Other than that unpleasantness, Seb was happy with the way things were going. He’d closed the deal on the house in Brentwood. Given his desperate beginnings, Seb thought he’d feel victorious signing a seven-figure check. Instead, he felt oddly disconcerted, unable to reconcile the well-dressed man in the real estate office with the emaciated b
oy with lice in his hair who came from a village where wealth was measured in goats. It didn’t seem possible that one had evolved into the other. They were more like separate entities, one remembered, one here and now. How could anyone have come so far and survived?
After the Tutsi man cut Seb’s leg off, he left the boy to die in a tall patch of elephant grass. In shock and bleeding, Seb managed to crawl onto the road and was nearly run over by a truck full of French peacekeepers. Seb’s father said their mission was to stand around and watch the slaughter. Luckily, Seb was taken to a UN outpost instead of the local hospital, which had become a warehouse for mutilated, flyblown dead bodies.

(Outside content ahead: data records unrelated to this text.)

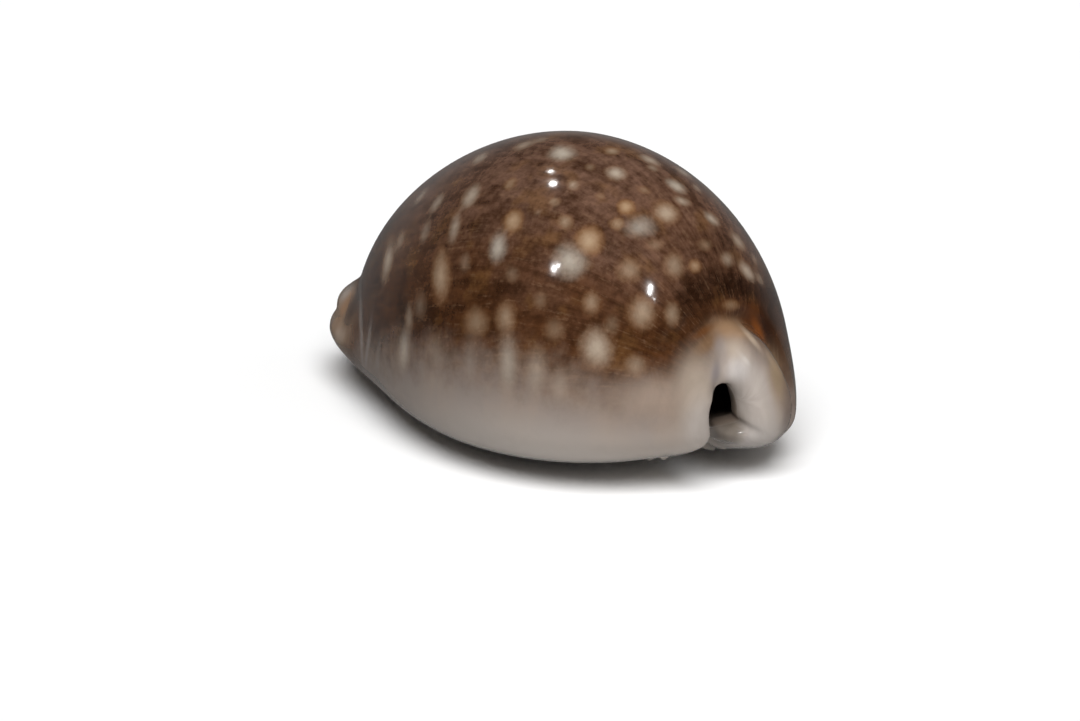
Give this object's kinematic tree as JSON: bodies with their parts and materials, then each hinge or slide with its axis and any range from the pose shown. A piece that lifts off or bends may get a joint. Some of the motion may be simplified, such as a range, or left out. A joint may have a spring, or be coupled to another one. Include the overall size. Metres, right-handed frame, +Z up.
{
  "type": "cowrie shell",
  "caption": "Glossy brown cowrie shell with pale spots, pale margins and a toothed slit along its base, resting on that base.",
  "frame": {"origin": "middle of the shell's box on the surface that it rests on", "axes": "+X from the fore spout towards the hind opening, +Y towards the outer lip, +Z up to the crown"},
  "size_m": [0.0622, 0.0384, 0.0321],
  "materials": {
    "shell": "glossy natural shell enamel, brown with pale spots, pale grey margins and base"
  },
  "bodies": {
    "root": {"shell": "shell"}
  },
  "joints": []
}
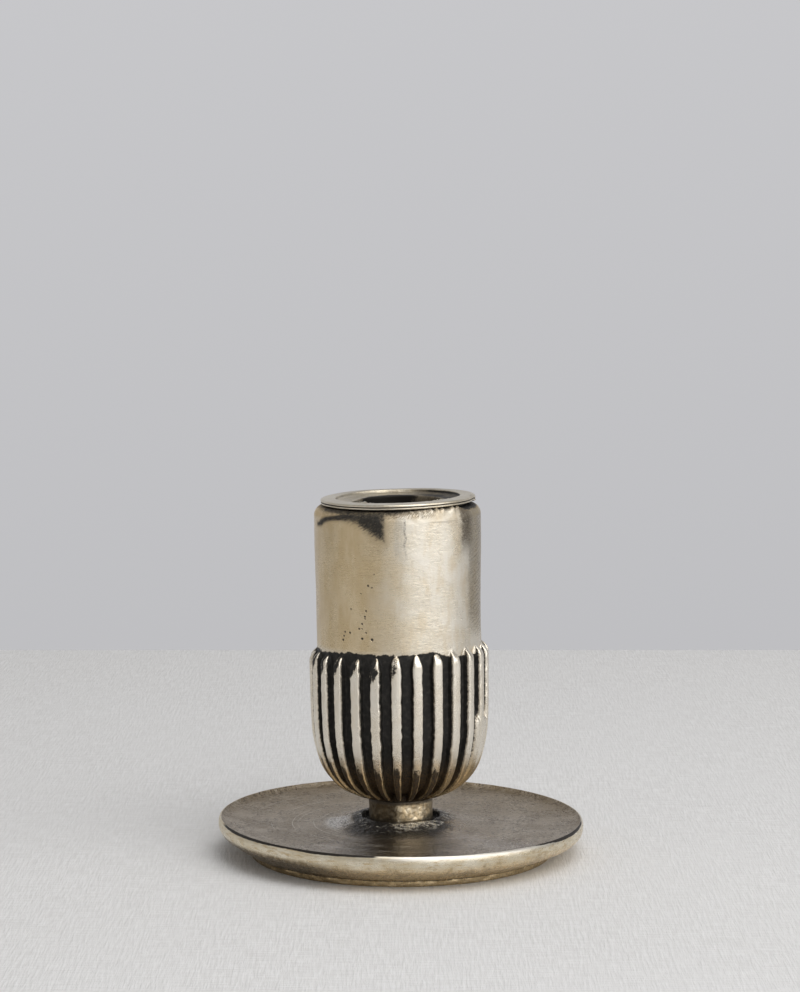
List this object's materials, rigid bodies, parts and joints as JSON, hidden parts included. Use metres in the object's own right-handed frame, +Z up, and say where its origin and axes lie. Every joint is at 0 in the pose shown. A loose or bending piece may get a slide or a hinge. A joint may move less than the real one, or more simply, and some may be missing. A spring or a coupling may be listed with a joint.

Seb was eventually sent to an orphanage, where he slept on a dirt floor, ate mashed bananas and boiled sorghum every day, and drank water that smelled like mud. Here Seb met Gahigi. The kinship was immediate, the two boys bonded by their horrific injuries. Seb was thin and weak after months in the hospital, walking on crutches fashioned from tree branches and strips of leather. Gahigi, who was older and tougher, protected Seb from the other boys, who had nothing to do with their anger and despair except purge it on each other. Seb taught Gahigi to read. For the next two years they were inseparable.
Seb was one of the fortunate, adopted by a Christian couple from Northampton, England. Gahigi was stoic when Seb boarded the bus with his new parents, but Seb wept at leaving behind his only friend in the world. His adopted mother, Mrs. McAllister, spent most of her time knitting scarves and mittens for the homeless or baking something inedible for a church function. She introduced Seb to her shocked neighbors as her adopted son from Rwanda, more pleased with herself than with Seb. Mr. McAllister hardly spoke a word to him. If they were in a room together or met each other going in and out of the bathroom, he’d give Seb a look that said I can’t believe it. The gutter monkey is actually in my house.